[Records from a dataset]
⁂

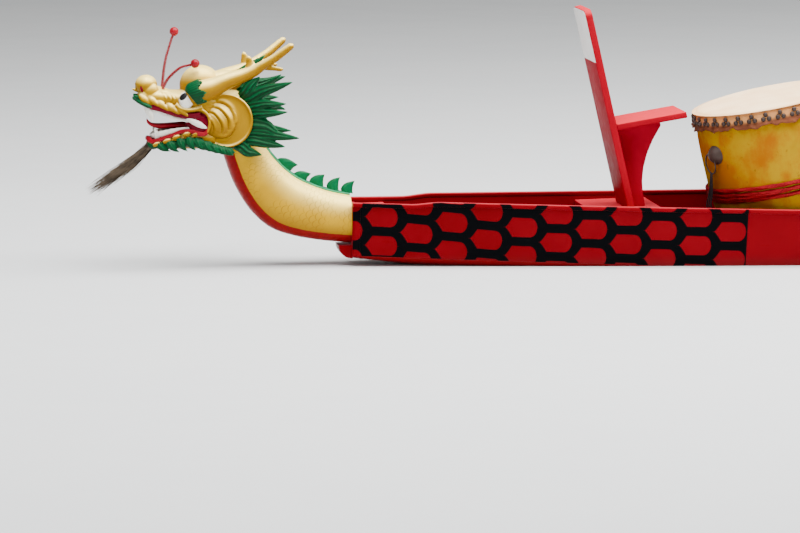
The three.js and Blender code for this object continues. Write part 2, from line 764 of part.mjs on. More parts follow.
// A row of teeth that follows a jaw: a bar down each side and across the front, with points.
function teeth({ front, back, frontZ, backZ, wide, narrow, high, points, down }) {
  const length = front - back;
  const s = down ? -1 : 1;
  const outline = [[front, frontZ]];
  for (let i = 0; i < points; i++) {
    const t0 = i / points;
    const t1 = (i + 0.5) / points;
    const z = (t) => frontZ + (backZ - frontZ) * t;
    outline.push([front - length * t0 - 3, z(t0) + s * high * 0.55]);
    outline.push([front - length * t1, z(t1) + s * high]);
  }
  outline.push([back, backZ + s * high * 0.5], [back, backZ]);
  const side = (y) => {
    const turn = Math.atan2(wide - narrow, length) * Math.sign(y);
    return plate(outline, 10)
      .translate([-front, 0, 0])
      .rotate([0, 0, THREE.MathUtils.radToDeg(-turn)])
      .translate([front, Math.sign(y) * narrow, 0]);
  };
  const [low, top] = down ? [frontZ - high, frontZ] : [frontZ, frontZ + high];
  const bar = box([front - 12, front - 1], [-narrow - 4, narrow + 4], [low, top]);
  return joined([side(1), side(-1), bar]);
}

const UPPER_TEETH = {
  front: 816, back: 610, frontZ: 664, backZ: 634, wide: 74, narrow: 36, high: 38, points: 7, down: true,
};
const LOWER_TEETH = {
  front: 798, back: 600, frontZ: 512, backZ: 544, wide: 68, narrow: 30, high: 30, points: 7, down: false,
};
const TONGUE_ROWS = [
  [566, 0, 564, 44, 14],
  [640, 0, 570, 40, 10],
  [710, 0, 567, 34, 8],
  [760, 0, 567, 27, 7],
  [792, 0, 576, 18, 6],
  [806, 0, 590, 7, 4],
];

const FEELERS = {
  port: [[748, 16, 700], [742, 18, 726], [722, 28, 764], [676, 48, 802], [640, 58, 814]],
  starboard: [[748, -16, 700], [746, -18, 740], [734, -22, 826], [712, -28, 900], [702, -30, 928]],
};
const FEELER = { wire: 4.5, ball: 18 };

function feeler(side) {
  const path = FEELERS[side];
  const wire = limb(path.map((p) => [...p, FEELER.wire, FEELER.wire]), 0, 6);
  const [a, b] = [path.at(-2), path.at(-1)].map((p) => new THREE.Vector3(...p));
  const tip = b.clone().addScaledVector(b.clone().sub(a).normalize(), FEELER.ball - 3);
  return wire.add(ellipsoid(tip.toArray(), [FEELER.ball, FEELER.ball, FEELER.ball], 0, 12));
}

const BEARD_ROWS = [
  [786, 0, 500, 16, 16],
  [812, 0, 474, 20, 20],
  [868, 0, 428, 22, 24],
  [940, 0, 378, 20, 24],
  [1005, 0, 332, 16, 20],
  [1046, 0, 304, 8, 10],
];

const MOUSTACHE_ROWS = [
  [776, 62, 652, 12, 9],
  [816, 56, 662, 12, 12],
  [846, 36, 676, 13, 13],
  [858, 0, 682, 13, 13],
  [846, -36, 676, 13, 13],
  [816, -56, 662, 12, 12],
  [776, -62, 652, 12, 9],
];

// The moustache runs round the front of the snout, so its rings stand upright across its path.
function moustache() {
  const at = MOUSTACHE_ROWS.map(([x, y, z]) => new THREE.Vector3(x, y, z));
  const rings = MOUSTACHE_ROWS.map(([, , , w, h], i) => {
    const along = at[Math.min(i + 1, at.length - 1)].clone().sub(at[Math.max(i - 1, 0)]).normalize();
    const across = new THREE.Vector3().crossVectors(along, new THREE.Vector3(0, 0, 1)).normalize();
    return Array.from({ length: 8 }, (_, k) => {
      const turn = ((k + 0.5) / 8) * 2 * Math.PI;
      return at[i]
        .clone()
        .addScaledVector(across, w * Math.cos(turn))
        .add(new THREE.Vector3(0, 0, h * Math.sin(turn)));
    });
  });
  return loft(rings);
}

function buildHead() {
  const head = new THREE.Group();
  head.position.x = HALF_LENGTH;
  boat.add(head);
  const put = (name, paint, solid, cuts = []) => add(name, paint, fitted(solid, cuts), head);
  const core = headCore(GAP);
  const jaw = lowerJaw(GAP);
  const neckSeat = neck(GAP);
  const horns = [horn(true, GAP), horn(false, GAP)];
  const manes = [mane(true, GAP), mane(false, GAP)];
  put("neck", "gold", neck(), [core, jaw]);
  put("neck_crest", "green", fins(NECK_FINS, [-12, 272]), [neckSeat, core, ...manes]);
  put("head_carving", "gold", headCore());
  put("lower_jaw", "gold", lowerJaw(), [core]);
  put("tongue", "red", limb(TONGUE_ROWS, 0, 8), [core, jaw]);
  put("upper_teeth", "white", teeth(UPPER_TEETH), [core]);
  put("lower_teeth", "white", teeth(LOWER_TEETH), [core, jaw, limb(TONGUE_ROWS, GAP, 8)]);
  for (const port of [true, false]) {
    const side = port ? "port" : "starboard";
    put(`horn_${side}`, "gold", horn(port), [core]);
    put(`eye_${side}`, "white", eye(port), [core, ...horns]);
    put(`mane_${side}`, "green", mane(port), [core, ...horns, neckSeat]);
    put(`feeler_${side}`, "red", feeler(side), [core]);
  }
  put("mane_top", "green", topMane(), [core, ...horns, ...manes, neckSeat]);
  put("jaw_frill", "green", jawFrill(), [core, jaw, neckSeat, ...manes]);
  put("moustache", "green", moustache(), [core, teethSeat()]);
  put("beard", "hair", limb(BEARD_ROWS), [jaw, jawFrill(GAP)]);
}

// The upper teeth's seat, a little larger than the teeth.
function teethSeat() {
  const { front, frontZ, narrow, high } = UPPER_TEETH;
  return box([front - 40, front + GAP], [-narrow - 14, narrow + 14], [frontZ - high - GAP, frontZ + GAP]);
}

// The tail, in millimetres aft of the stern end: [x, z, half width, half depth].
const TAIL_ROWS = [
  [0, 184, 84, 97],
  [110, 186, 86, 92],
  [225, 208, 82, 84],
  [330, 262, 74, 74],
  [412, 344, 62, 62],
  [468, 446, 48, 48],
  [496, 556, 36, 36],
  [492, 660, 26, 26],
  [456, 746, 17, 17],
  [402, 790, 9, 9],
];
const TAIL_FINS = [
  [64, 334, 4, 287, 60, 285],
  [128, 335, 68, 284, 124, 285],
  [186, 342, 132, 285, 186, 291],
  [238, 358, 194, 293, 244, 309],
  [284, 384, 252, 312, 298, 335],
  [322, 414, 305, 339, 344, 370],
  [352, 454, 350, 376, 384, 415],
];
const TAIL_FLAMES = [
  [[478, 600], [540, 660], [560, 740], [548, 812]],
  [[486, 640], [520, 728], [516, 812], [488, 890]],
  [[470, 700], [470, 776], [440, 850], [392, 900]],
  [[440, 740], [410, 800], [362, 838], [300, 846]],
  [[486, 570], [556, 600], [596, 656], [610, 726]],
];

function tail(grow = 0) {
  const rows = TAIL_ROWS.map(([x, z, w, h], i) => [i === 0 ? -GAP : -x, 0, z, w, h]);
  const rings = rows.map(([x, , z, w, h], i) => {
    const a = rows[Math.max(i - 1, 0)];
    const b = rows[Math.min(i + 1, rows.length - 1)];
    const along = i === 0 ? new THREE.Vector3(-1, 0, 0) : new THREE.Vector3(b[0] - a[0], 0, b[2] - a[2]);
    along.normalize();
    const up = new THREE.Vector3(0, 1, 0).cross(along).normalize();
    return Array.from({ length: 12 }, (_, k) => {
      const turn = ((k + 0.5) / 12) * 2 * Math.PI;
      return new THREE.Vector3(x, (w + grow) * Math.cos(turn), z).addScaledVector(up, (h + grow) * Math.sin(turn));
    });
  });
  return loft(rings);
}

function buildTail() {
  const stern = new THREE.Group();
  stern.position.x = -HALF_LENGTH;
  boat.add(stern);
  add("tail", "gold", tail(), stern);
  const seat = tail(GAP);
  const crest = fins(TAIL_FINS, [403, 399], false);
  add("tail_crest", "green", fitted(crest, [seat]), stern);
  const flames = TAIL_FLAMES.map((path) =>
    limb(path.map(([x, z], i) => [-x, 0, z, [30, 20, 13, 3][i], [32, 32, 20, 4][i]]), 0, 8),
  );
  add("tail_flames", "green", fitted(joined(flames), [seat]), stern);
}

// The steering oar: a beam across the stern rails carries a swivelling fork, a ring that rocks in
// the fork and the oar that turns in the ring.
const PIVOT = { x: -5250, y: 350, z: 360, splay: THREE.MathUtils.degToRad(12) };
const BEAM = { wide: 70, thick: 42, inboard: -215, outboard: 402 };
const FORK = { pin: 8.3, bore: 9.2, ear: 8, inner: 39, washer: 15 };
const RING = { bore: 23, outer: 33, length: 30, pin: 5.6, pinBore: 6.4 };
const OAR = { shaft: 22, inboard: 880, outboard: 1220, slope: 17, blade: 760, bladeWide: 105 };

function buildSteeringOar() {
  const beamTop = sheer(PIVOT.x - BEAM.wide / 2) + RAIL.above + GAP + BEAM.thick;
  const beamLow = beamTop - BEAM.thick;
  const cross = box(
    [PIVOT.x - BEAM.wide / 2, PIVOT.x + BEAM.wide / 2],
    [BEAM.inboard, BEAM.outboard],
    [beamLow, beamTop],
  ).subtract(rod(FORK.bore, beamLow - 1, beamTop + 1).translate([PIVOT.x, PIVOT.y, 0]));
  add("oar_beam", "red", cross);

  const rig = new THREE.Group();
  rig.position.set(PIVOT.x, PIVOT.y, PIVOT.z);
  rig.rotation.z = -PIVOT.splay;
  boat.add(rig);
  const floor = beamTop + GAP - PIVOT.z;
  const earOut = FORK.inner + FORK.ear;
  const ears = [1, -1].map((s) => {
    const [y0, y1] = s > 0 ? [FORK.inner, earOut] : [-earOut, -FORK.inner];
    return box([-16, 16], [y0, y1], [floor, 16]);
  });
  const yoke = box([-18, 18], [-earOut, earOut], [floor, floor + 10]);
  const pin = rod(FORK.pin, floor - BEAM.thick - 12, floor + 4);
  const under = beamLow - PIVOT.z - GAP;
  const washer = rod(FORK.washer, under - 8, under);
  const pinHole = rod(RING.pinBore, -earOut - 1, earOut + 1, "y");
  add("oarlock_fork", "steel", joined([...ears, yoke, pin, washer]).subtract(pinHole), rig);

  const slope = THREE.MathUtils.degToRad(OAR.slope);
  const tilted = new THREE.Group();
  tilted.rotation.y = -slope;
  rig.add(tilted);
  const collar = joined([
    rod(RING.outer, -RING.length / 2, RING.length / 2, "x"),
    rod(RING.pin, -earOut + 0.5, earOut - 0.5, "y", 12),
  ]).subtract(rod(RING.bore, -RING.length, RING.length, "x"));
  add("oarlock_ring", "steel", collar, tilted);
  const stop = RING.length / 2 + 0.8;
  const shaft = joined([
    rod(OAR.shaft, -OAR.outboard, OAR.inboard, "x"),
    rod(RING.outer - 2, stop, stop + 36, "x"),
    rod(RING.outer - 2, -stop - 36, -stop, "x"),
    rod(14, OAR.inboard - 30, OAR.inboard + 8, "x"),
  ]);
  add("oar_shaft", "wood", shaft, tilted);
  const start = -OAR.outboard - GAP;
  const end = start - OAR.blade;
  const w = OAR.bladeWide;
  const bladeRows = [
    [start, 0, 0, 20, 22],
    [start - 120, 0, 0, 16, 50],
    [start - 300, 0, 0, 12, w * 0.85],
    [end + 120, 0, 0, 8, w],
    [end + 20, 0, 0, 5, w * 0.92],
    [end, 0, 0, 4, w * 0.8],
  ];
  add("oar_blade", "wood", limb(bladeRows, 0, 12), tilted);
}

buildHull();
buildDrummerSeat();
buildDrum();
buildHead();
buildTail();
buildSteeringOar();

export default boat;
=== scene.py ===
"""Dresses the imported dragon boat: painted planks, a carved head and tail, a drum, ropes and an oar.

Lengths in the tables are millimetres, in the boat's own frame: +X towards the bow, +Y to port and +Z up
from the waterline amidships. Tables of the head count X forward from the bow end.
"""

import bmesh
import bpy
import numpy as np
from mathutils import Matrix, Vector


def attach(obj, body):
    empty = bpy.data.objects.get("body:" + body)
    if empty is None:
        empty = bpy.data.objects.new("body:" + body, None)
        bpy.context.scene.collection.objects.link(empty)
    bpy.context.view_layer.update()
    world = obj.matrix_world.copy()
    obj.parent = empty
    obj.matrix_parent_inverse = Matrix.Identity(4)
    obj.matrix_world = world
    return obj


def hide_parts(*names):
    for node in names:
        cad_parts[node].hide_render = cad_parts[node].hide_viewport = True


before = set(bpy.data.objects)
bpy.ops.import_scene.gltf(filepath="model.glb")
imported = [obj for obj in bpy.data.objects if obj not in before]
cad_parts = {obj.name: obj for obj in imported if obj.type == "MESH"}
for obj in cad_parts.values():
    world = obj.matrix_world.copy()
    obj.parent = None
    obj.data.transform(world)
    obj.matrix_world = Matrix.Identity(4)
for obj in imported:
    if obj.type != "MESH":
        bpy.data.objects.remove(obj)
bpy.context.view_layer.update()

MM = 0.001
ACROSS = np.array([0.0, 1.0, 0.0])

# The clearance between pieces that touch
GAP = 0.3

# Half the hull's length, its bow end, where its planks end and the lengths that they are cut in
HALF_LENGTH = 5800.0
BOW = np.array([HALF_LENGTH, 0.0, 0.0])
PLANKS_END = 5770.0
LENGTHS = ("fore", "mid_fore", "mid_aft", "aft")

# The camera's place in metres, its turn aft, its tilt down and its focal length
CAMERA_AT = (8.0385, 16.5457, 2.4252)
CAMERA_TURN = np.radians(8.4)
CAMERA_DROP = np.radians(8.3)
FOCAL_LENGTH = 189.0

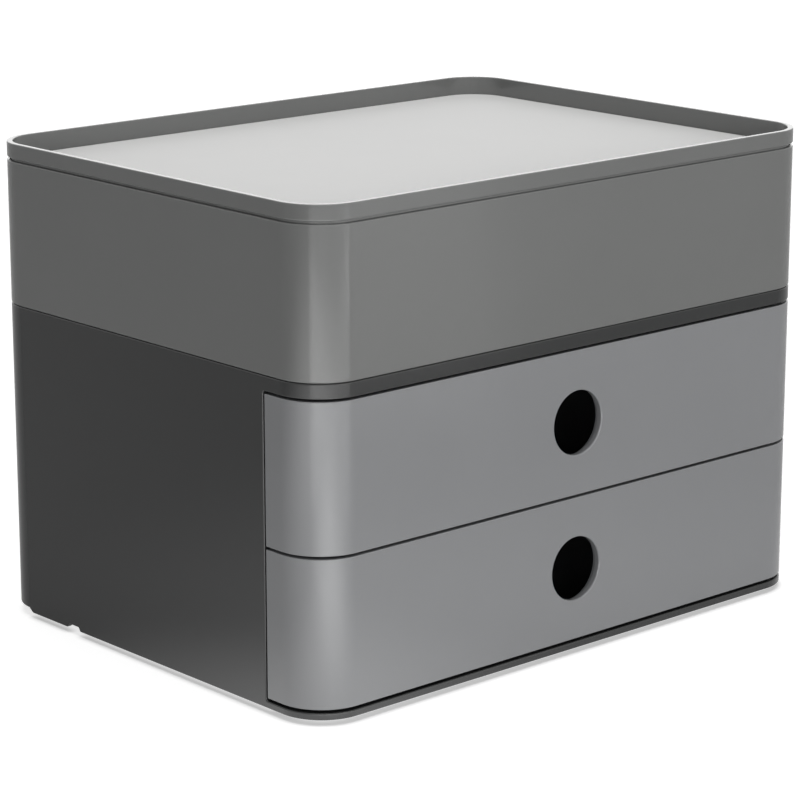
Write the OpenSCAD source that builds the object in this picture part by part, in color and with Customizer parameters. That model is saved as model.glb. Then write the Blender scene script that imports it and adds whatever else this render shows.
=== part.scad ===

⁂

• _Exercise requirements_:
Extract the lines from the line with "buildHull();" through the line with "obj.data.transform(world)". Keep both of those lines, copy everything exactly, and add nothing.

• _Output_:
buildHull();
buildDrummerSeat();
buildDrum();
buildHead();
buildTail();
buildSteeringOar();

export default boat;
=== scene.py ===
"""Dresses the imported dragon boat: painted planks, a carved head and tail, a drum, ropes and an oar.

Lengths in the tables are millimetres, in the boat's own frame: +X towards the bow, +Y to port and +Z up
from the waterline amidships. Tables of the head count X forward from the bow end.
"""

import bmesh
import bpy
import numpy as np
from mathutils import Matrix, Vector


def attach(obj, body):
    empty = bpy.data.objects.get("body:" + body)
    if empty is None:
        empty = bpy.data.objects.new("body:" + body, None)
        bpy.context.scene.collection.objects.link(empty)
    bpy.context.view_layer.update()
    world = obj.matrix_world.copy()
    obj.parent = empty
    obj.matrix_parent_inverse = Matrix.Identity(4)
    obj.matrix_world = world
    return obj


def hide_parts(*names):
    for node in names:
        cad_parts[node].hide_render = cad_parts[node].hide_viewport = True


before = set(bpy.data.objects)
bpy.ops.import_scene.gltf(filepath="model.glb")
imported = [obj for obj in bpy.data.objects if obj not in before]
cad_parts = {obj.name: obj for obj in imported if obj.type == "MESH"}
for obj in cad_parts.values():
    world = obj.matrix_world.copy()
    obj.parent = None
    obj.data.transform(world)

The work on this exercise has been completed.